Sept. 6, 2003 — Several months after they were inspired by an encounter with an exotic visitor from a land far away, students at the Julius Sprauve School have raised $10,000 for a well-digging project in Kenya.
Organizers of the fund-raising drive announced Friday they had met their goal. "These kids worked hard. We did lots of special activities like a hike-a-thon, a hug-a-thon. One class made a mosaic mirror frame that sold at silent auction. Third graders did a talent show to a sell out crowd … there were car washes. Some of the clubs had special activities to raise money. They worked hard, but the true sign of success is, they've all asked me, 'What are we going to do next year for Kakuta's school?" said Christina Kessler.
A writing coach at Sprauve School, Kessler lived in Africa for 28 years. She said while working at Sprauve she discovered an Internet Web site built by a Maasai warrior. That led, by early 2003, to Kakuta Ole Maimai Hamisi visiting St. John.
Kakuta brought a slide show and met students from kindergarten through grade 9. He told them about his years as part of a nomadic tribe of hunters and cattle herders living around the base of Mount Kilimanjaro. He also told them how the tribe sold some of their cattle to pay for his trip to America and his college education and how the modern times had led the Maasai to settle down in a homeland territory. One of the tribe's first objectives, he told the Sprauve School students, was to build a primary school.
When the St. John students heard the Maasai children and their parents had to travel seven miles to bring the school its daily water supply, each class decided to hold its own fundraiser to kelp Kakuta build a well nearby. On Friday, after reaching their goal, ninth graders Nataniel Clarke and Vaughn Registe talked about some of the different class efforts.
"The little children collected pennies. They asked the students to donate money and the FBLA donated $500 dollars," they said.
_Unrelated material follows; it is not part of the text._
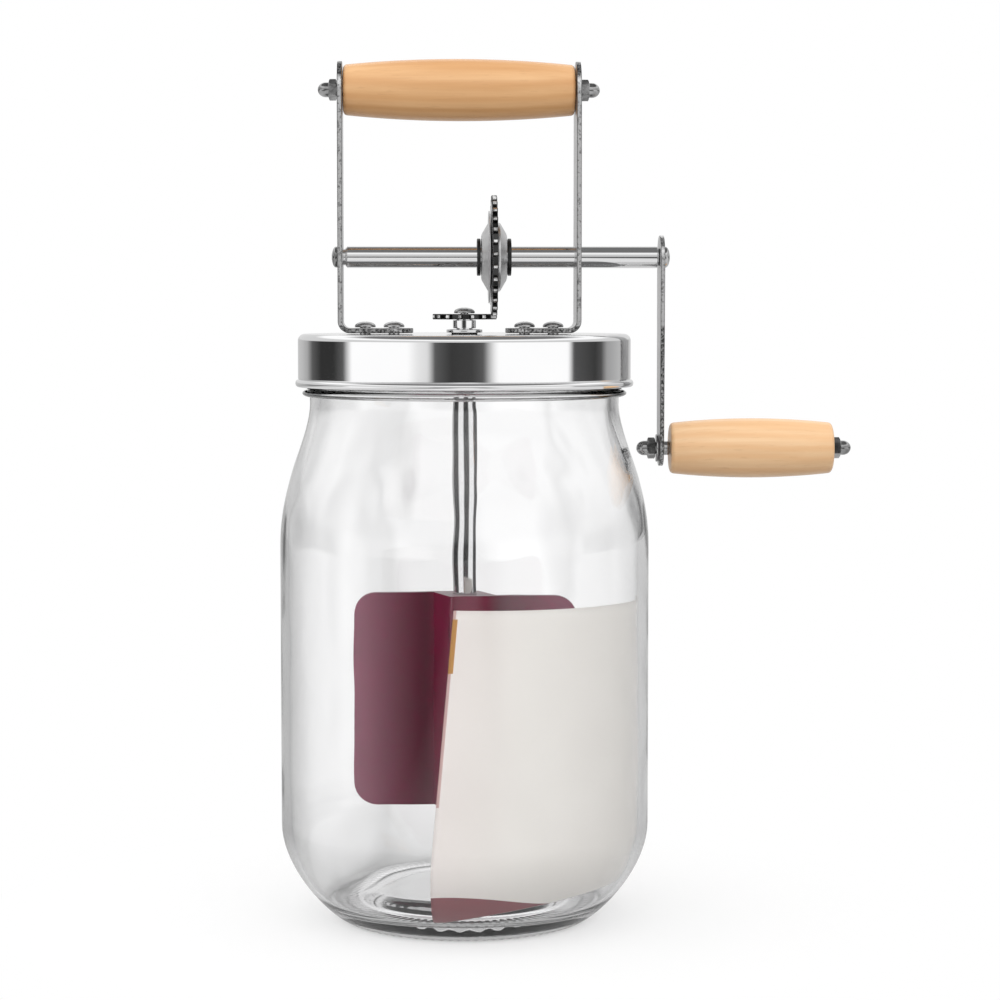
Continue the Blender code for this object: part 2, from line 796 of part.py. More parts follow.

Kessler said the funds raised by Sprauve School students, their parents and supporters will help start the well project near the Merrueshi Primary School. Kakuta has already received word of the students' success and Kessler said he's getting ready to take the next step.
"He'll be heading back to Kenya on Sept. 21, where he will dig the well, which is going to be a major project. It should take three months, because it's 450 feet deep," she said. By early 2004 Kakuta is expected to return to St. John and give the students a progress report.
According to an article in the University of the Virgin Islands student publication UVision, the Sprauve fund raising "will help with the estimated cost of $38,000 needed to build a water facility in Kakuta's village."
He came to the island this year as a guest of organizers for the annual St. John Arts Festival.
Mario Francis, assistant principal at Sprauve School, said he would like to organize a second fund-raiser to send a group of students to Kenya to see how the money they raised is being used. "I think it's possible, once we have the consent of the parents and the continued support of the community. It's all possible," the assistant principal said.